Papel & Película: O Filho de Mil Homens

 


Há pouco mais de seis meses, tive a oportunidade de assistir ao documentário de média-metragem sobre Antonio Candido “O Avô na Sala de Estar”, feito, como o nome revela, por sua neta. Antes disso já havia visto e amado “Antonio Candido: Anotações Finais”. No mesmo salão, também assistindo ao média, estava o escritor Valter Hugo Mãe - para ser mais precisa, sentado bem à minha frente. Ao final da sessão, fez uma observação pertinente. E assim foi meu primeiro contato com Valter Hugo Mãe.

Meu segundo contato com Valter Hugo Mãe foi vendo a gravação da palestra dele no Flipoços. Depois de dizer, como quem não quer nada nem mesmo se gabar, que lê um livro por dia, o escritor afirmou que quem não lê perde a si mesmo, pois a leitura é “uma musculação do pensamento” já que “o livro é uma escola sempre aberta”. Com seu jeito irreverente e aleatório, conquistou a todos na plateia - e também a mim. Esse foi meu segundo contato com Valter Hugo Mãe.

Até que se aproximou a estreia do filme “O Filho de Mil Homens” na Netflix. É uma adaptação do romance de mesmo nome de Valter, o que alimentou minha vontade de comparar as duas obras. Para José Saramago, ler Valter Hugo Mãe é como “assistir a um novo parto da língua portuguesa”. Será que assistir ao filme também é testemunhar um novo parto do cinema? Vejamos.

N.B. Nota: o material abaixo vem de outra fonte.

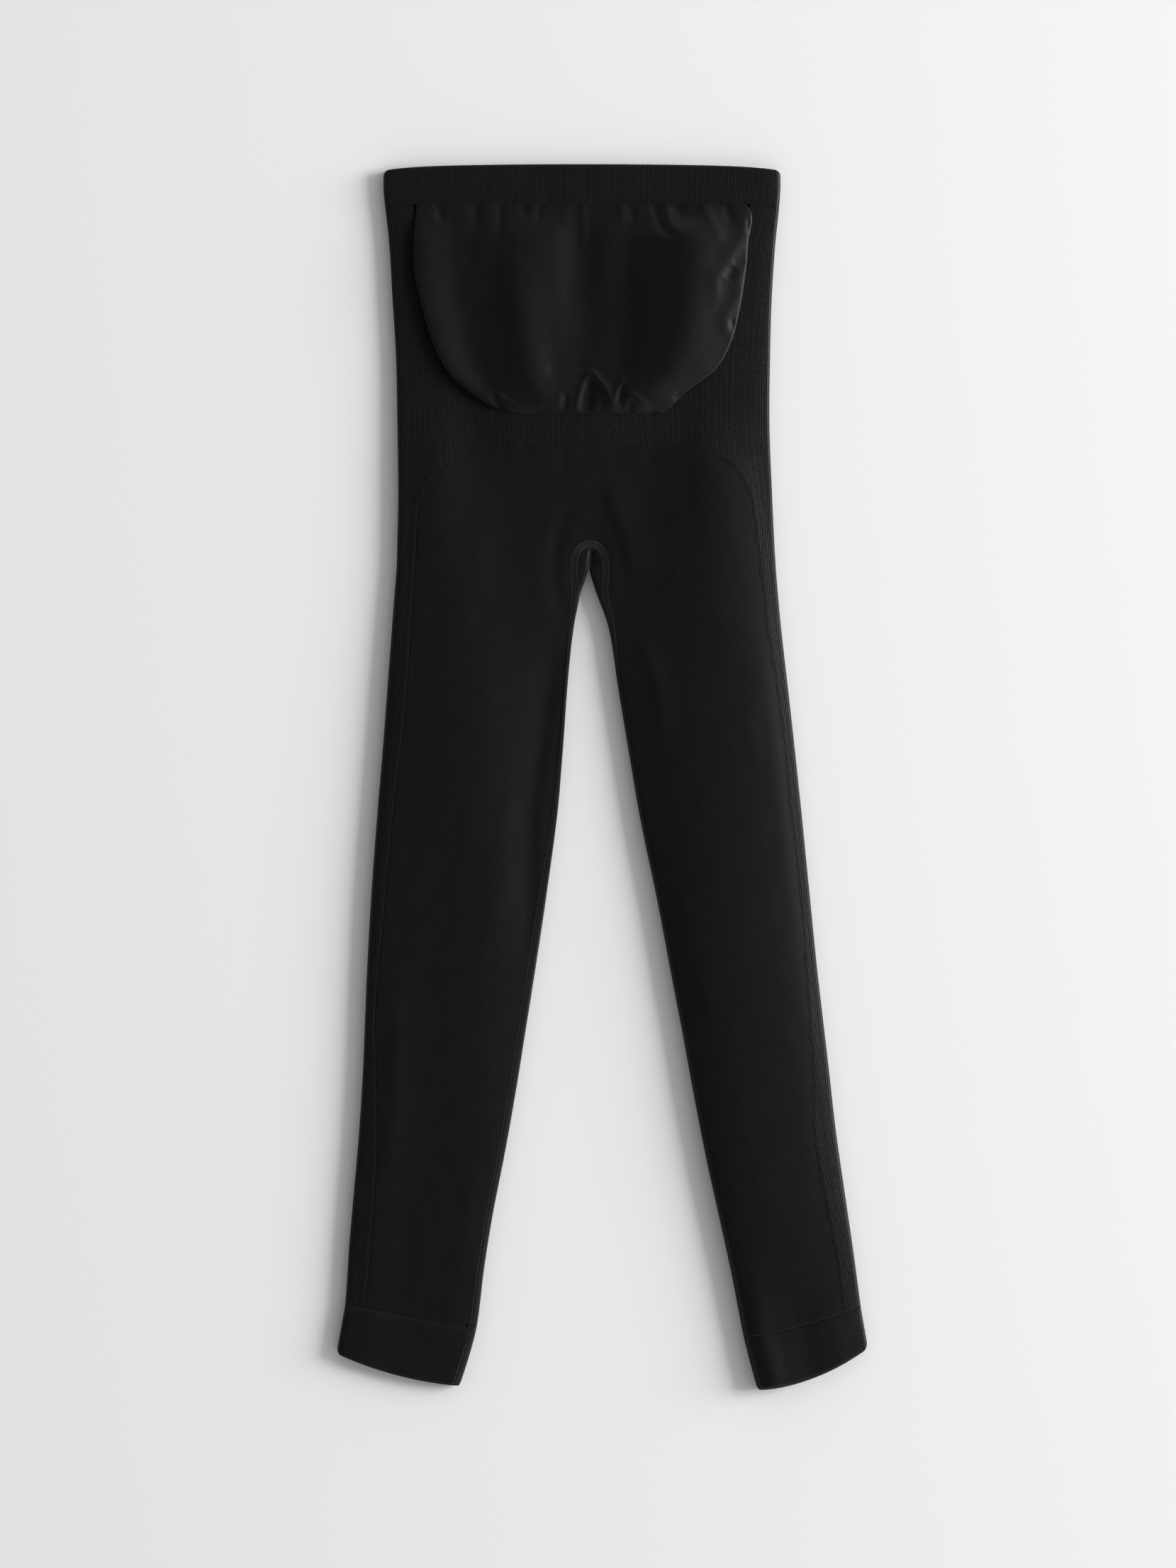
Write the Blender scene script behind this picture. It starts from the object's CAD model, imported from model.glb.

Crisóstomo (Rodrigo Santoro) é um homem que chegou aos quarenta anos sem esposa e filhos. Ora, um dia eu chego lá. Na verdade, hoje me encontro mais próxima dos quarenta que dos vinte. Mas isso é uma digressão.

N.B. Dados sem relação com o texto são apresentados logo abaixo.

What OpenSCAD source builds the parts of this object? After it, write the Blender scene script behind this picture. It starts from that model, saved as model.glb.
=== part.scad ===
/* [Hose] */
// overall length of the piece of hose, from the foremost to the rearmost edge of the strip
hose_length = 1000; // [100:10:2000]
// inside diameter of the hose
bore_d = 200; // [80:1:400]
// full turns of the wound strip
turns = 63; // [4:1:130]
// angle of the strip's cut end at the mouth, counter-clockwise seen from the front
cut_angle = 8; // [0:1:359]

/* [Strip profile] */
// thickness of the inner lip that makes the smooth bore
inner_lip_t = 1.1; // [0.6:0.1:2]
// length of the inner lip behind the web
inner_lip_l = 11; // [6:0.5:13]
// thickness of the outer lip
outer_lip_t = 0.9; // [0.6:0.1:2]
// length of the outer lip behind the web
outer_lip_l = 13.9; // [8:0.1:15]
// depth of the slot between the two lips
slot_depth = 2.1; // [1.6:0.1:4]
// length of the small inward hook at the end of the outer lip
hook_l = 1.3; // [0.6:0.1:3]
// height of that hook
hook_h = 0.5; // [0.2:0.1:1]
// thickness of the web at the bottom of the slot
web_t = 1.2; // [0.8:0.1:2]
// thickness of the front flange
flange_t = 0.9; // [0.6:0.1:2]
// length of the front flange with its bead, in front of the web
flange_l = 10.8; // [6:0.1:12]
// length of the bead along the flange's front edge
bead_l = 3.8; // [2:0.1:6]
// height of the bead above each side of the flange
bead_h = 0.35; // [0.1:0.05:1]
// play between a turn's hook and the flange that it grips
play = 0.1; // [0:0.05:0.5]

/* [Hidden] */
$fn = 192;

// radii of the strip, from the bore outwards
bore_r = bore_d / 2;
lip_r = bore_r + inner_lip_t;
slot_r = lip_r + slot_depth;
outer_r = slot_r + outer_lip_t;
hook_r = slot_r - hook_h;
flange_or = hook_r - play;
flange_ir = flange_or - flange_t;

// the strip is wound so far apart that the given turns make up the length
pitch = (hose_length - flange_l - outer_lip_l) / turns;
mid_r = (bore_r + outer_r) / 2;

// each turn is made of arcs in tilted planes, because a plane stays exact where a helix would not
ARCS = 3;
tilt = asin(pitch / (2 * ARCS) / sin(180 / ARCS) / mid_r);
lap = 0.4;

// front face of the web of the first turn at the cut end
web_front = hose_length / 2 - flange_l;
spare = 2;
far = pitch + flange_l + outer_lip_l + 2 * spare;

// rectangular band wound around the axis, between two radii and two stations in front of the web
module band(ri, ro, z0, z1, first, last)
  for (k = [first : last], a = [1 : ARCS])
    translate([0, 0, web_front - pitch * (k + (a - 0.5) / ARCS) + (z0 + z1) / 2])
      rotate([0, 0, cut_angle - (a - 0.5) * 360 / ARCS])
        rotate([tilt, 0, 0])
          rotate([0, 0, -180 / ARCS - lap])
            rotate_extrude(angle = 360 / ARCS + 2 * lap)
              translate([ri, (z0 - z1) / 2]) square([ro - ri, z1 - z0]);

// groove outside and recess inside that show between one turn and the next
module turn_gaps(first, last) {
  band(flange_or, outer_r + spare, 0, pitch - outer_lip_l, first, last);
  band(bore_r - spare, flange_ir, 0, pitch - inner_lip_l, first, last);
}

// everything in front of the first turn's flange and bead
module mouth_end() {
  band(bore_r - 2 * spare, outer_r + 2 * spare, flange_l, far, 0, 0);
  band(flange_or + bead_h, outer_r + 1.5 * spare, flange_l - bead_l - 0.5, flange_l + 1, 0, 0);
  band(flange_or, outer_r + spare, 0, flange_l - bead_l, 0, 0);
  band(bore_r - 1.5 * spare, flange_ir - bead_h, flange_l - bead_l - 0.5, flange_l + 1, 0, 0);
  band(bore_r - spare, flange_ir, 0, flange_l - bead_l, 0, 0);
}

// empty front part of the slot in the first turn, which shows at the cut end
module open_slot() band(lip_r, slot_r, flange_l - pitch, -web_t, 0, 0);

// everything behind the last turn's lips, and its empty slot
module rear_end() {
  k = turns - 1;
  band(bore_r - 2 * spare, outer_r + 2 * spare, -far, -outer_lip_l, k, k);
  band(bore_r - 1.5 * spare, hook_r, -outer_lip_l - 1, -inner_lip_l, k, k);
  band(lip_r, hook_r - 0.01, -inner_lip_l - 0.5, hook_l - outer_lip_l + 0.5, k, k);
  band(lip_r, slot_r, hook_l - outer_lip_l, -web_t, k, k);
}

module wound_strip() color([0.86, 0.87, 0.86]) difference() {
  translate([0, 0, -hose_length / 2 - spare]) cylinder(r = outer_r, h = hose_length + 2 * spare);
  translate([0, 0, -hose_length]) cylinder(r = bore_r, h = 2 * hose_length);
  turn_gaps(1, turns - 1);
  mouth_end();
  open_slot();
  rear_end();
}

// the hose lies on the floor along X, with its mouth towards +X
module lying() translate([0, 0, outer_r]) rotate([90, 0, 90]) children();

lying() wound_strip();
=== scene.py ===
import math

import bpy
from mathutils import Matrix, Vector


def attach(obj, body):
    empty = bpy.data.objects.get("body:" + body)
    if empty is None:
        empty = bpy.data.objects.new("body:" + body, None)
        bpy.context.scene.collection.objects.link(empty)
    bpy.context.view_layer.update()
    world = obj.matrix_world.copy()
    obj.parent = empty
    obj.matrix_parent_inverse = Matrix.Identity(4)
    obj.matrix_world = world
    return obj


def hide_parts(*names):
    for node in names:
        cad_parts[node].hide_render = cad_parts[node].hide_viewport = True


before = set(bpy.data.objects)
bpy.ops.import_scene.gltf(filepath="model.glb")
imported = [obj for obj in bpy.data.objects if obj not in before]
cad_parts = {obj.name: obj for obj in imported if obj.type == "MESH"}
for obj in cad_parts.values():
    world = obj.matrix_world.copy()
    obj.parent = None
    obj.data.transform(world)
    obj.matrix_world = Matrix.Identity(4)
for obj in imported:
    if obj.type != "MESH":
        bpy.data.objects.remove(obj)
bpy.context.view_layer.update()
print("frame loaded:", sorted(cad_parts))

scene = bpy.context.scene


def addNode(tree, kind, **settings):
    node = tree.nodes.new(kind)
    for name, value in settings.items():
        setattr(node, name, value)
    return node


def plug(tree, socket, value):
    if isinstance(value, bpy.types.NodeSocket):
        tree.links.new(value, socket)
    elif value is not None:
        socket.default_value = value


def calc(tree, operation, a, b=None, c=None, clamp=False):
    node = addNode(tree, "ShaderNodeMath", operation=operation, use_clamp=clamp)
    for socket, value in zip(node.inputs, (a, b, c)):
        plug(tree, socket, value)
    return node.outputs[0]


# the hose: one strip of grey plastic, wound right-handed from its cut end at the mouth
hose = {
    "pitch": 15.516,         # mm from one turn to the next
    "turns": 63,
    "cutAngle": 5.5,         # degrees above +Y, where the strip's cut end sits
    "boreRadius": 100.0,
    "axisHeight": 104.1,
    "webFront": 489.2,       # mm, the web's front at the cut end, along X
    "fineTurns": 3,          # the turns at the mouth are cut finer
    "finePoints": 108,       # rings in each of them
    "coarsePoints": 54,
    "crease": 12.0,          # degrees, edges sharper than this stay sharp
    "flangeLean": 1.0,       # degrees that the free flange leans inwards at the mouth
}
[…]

Crisóstomo é um homem que “pensava que quando se sonha tão grande a realidade aprende”. E de tanto sonhar, esse pai sem filho que procurava um filho sem pai, um dia, por obra do destino ou talvez pelo acaso, conhece Camilo (Miguel Martines). A partir deste encontro desenrolam-se outros, com figuras tão diferentes quanto Francisca (Juliana Caldas), Isaura (Rebeca Jamir) e Antonino (Johnny Massaro).


No geral, a adaptação é bastante fiel, com apenas algumas mudanças. Por exemplo: a personagem Maria, a mãe de Isaura que um dia acorda falando com sotaque francês, ganha muito mais destaque no filme que no livro. Talvez seja porque ela é interpretada por Grace Passô, uma grande atriz cujo talento não quiseram desperdiçar.

Outra mudança relevante é que não é mostrada a vida prévia de Mirinha, a menina que Matilde adota. No livro, a mãe da menina se casa com o velho viúvo Gemúndio, num acordo que tem, obviamente, segundas intenções. Mas a noiva morre no dia do casamento, após comer um pedaço de uma galinha gigante que o noivo criava no galinheiro, um animal potencialmente mágico que não devia ter sido morto para o almoço de bodas. Mais um acréscimo do filme é a história pregressa de Crisóstomo.

Alguns podem acusar o filme de breguice. Talvez seja brega Antonino desenhar borboletas, ou mesmo o final tenha um quê de piegas. Mas é um filme feito de pequenos gestos e silêncios que muito dizem sobre nós, que nascemos com linhagens imensas por trás definindo nosso DNA e, não se sabe até que ponto, nossa vida inteira.

“Deve nutrir-se carinho por um sofrimento sobre o qual se soube construir a felicidade,” diz Valter Hugo Mãe em determinado capítulo de que agora não me recordo. Crisóstomo soube construir uma família de despossuídos e sofredores. Seu livro, e também o filme, é sobre as vidas que se tangenciam e por vezes se cruzam. Porque família é muito mais que laços de sangue, é algo mais forte e profundo.